[TASK BRIEF]:
Return the lines below that carry the word "bodies".

* START *

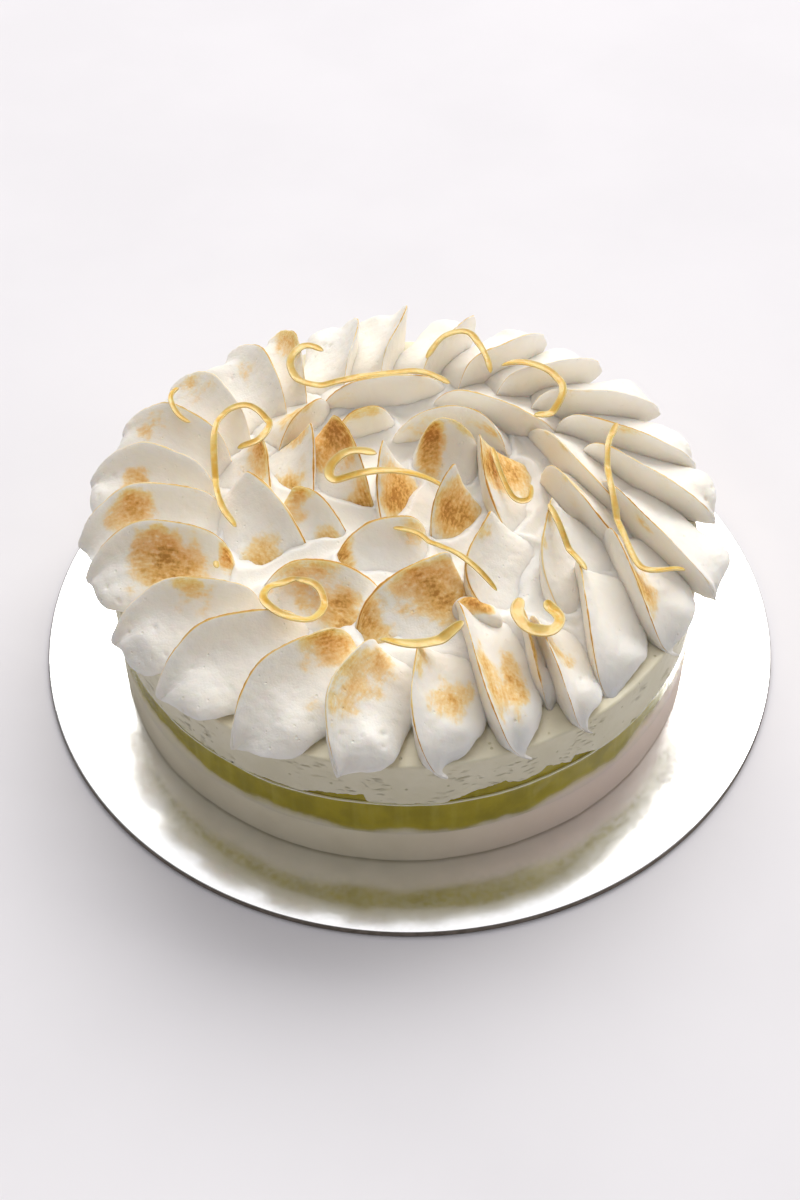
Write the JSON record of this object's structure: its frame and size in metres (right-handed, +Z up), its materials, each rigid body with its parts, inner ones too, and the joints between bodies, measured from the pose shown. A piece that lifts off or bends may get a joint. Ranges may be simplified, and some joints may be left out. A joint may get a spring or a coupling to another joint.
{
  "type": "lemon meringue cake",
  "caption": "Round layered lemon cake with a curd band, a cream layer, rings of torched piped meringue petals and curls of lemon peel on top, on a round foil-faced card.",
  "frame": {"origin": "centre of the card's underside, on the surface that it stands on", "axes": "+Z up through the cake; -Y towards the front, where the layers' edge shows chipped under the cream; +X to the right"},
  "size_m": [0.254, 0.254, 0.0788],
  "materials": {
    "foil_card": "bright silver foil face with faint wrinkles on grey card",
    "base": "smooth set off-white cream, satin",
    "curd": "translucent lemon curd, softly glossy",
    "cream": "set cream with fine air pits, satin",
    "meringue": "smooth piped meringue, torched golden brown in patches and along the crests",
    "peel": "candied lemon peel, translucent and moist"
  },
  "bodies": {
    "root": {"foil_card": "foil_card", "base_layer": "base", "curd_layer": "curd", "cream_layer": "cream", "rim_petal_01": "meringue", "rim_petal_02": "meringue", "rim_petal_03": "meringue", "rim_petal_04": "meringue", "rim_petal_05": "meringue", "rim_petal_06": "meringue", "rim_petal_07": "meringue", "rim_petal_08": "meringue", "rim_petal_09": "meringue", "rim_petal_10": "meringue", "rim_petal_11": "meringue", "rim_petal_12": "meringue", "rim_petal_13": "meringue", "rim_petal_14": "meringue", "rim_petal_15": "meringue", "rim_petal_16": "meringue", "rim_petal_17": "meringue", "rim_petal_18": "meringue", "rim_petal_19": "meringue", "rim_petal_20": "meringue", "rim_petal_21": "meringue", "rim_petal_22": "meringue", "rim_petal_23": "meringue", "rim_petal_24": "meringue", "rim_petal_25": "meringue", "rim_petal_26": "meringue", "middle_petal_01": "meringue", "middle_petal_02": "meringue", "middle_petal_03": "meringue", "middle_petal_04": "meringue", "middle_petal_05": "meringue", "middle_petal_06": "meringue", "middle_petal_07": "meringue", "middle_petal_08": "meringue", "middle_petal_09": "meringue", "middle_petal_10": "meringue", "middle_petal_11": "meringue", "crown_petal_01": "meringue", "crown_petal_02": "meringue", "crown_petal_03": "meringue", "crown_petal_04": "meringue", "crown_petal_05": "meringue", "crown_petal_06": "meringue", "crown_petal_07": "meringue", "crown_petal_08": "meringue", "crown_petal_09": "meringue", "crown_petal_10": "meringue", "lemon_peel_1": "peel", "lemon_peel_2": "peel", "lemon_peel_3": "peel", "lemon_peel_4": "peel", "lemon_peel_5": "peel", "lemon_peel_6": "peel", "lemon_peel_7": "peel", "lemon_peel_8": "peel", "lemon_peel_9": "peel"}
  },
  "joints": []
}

* END *
* START *

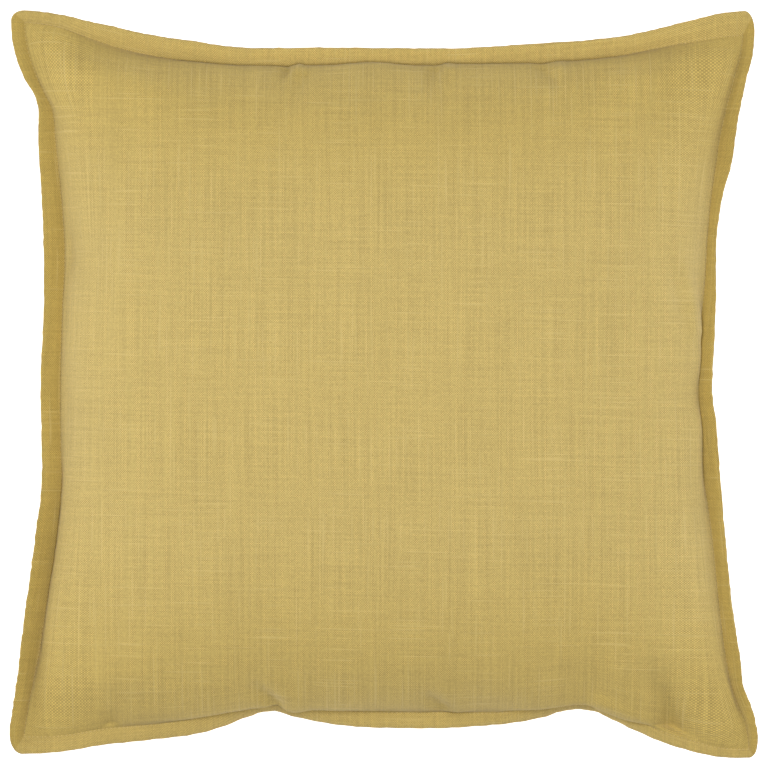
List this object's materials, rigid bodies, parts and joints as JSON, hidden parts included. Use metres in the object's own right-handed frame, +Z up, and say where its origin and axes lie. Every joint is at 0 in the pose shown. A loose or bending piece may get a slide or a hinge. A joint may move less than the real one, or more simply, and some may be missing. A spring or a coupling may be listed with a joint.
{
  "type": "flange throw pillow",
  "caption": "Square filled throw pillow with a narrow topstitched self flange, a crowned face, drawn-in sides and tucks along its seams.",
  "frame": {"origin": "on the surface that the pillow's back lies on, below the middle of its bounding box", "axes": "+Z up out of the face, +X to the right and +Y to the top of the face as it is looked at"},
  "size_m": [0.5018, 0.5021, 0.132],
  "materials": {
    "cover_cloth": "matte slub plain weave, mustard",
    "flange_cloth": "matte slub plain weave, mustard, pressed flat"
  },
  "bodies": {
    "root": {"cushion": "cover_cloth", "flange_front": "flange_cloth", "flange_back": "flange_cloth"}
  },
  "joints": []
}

* END *

[TASK RESULT]:
Write the JSON record of this object's structure: its frame and size in metres (right-handed, +Z up), its materials, each rigid body with its parts, inner ones too, and the joints between bodies, measured from the pose shown. A piece that lifts off or bends may get a joint. Ranges may be simplified, and some joints may be left out. A joint may get a spring or a coupling to another joint.
  "bodies": {
List this object's materials, rigid bodies, parts and joints as JSON, hidden parts included. Use metres in the object's own right-handed frame, +Z up, and say where its origin and axes lie. Every joint is at 0 in the pose shown. A loose or bending piece may get a slide or a hinge. A joint may move less than the real one, or more simply, and some may be missing. A spring or a coupling may be listed with a joint.
  "bodies": {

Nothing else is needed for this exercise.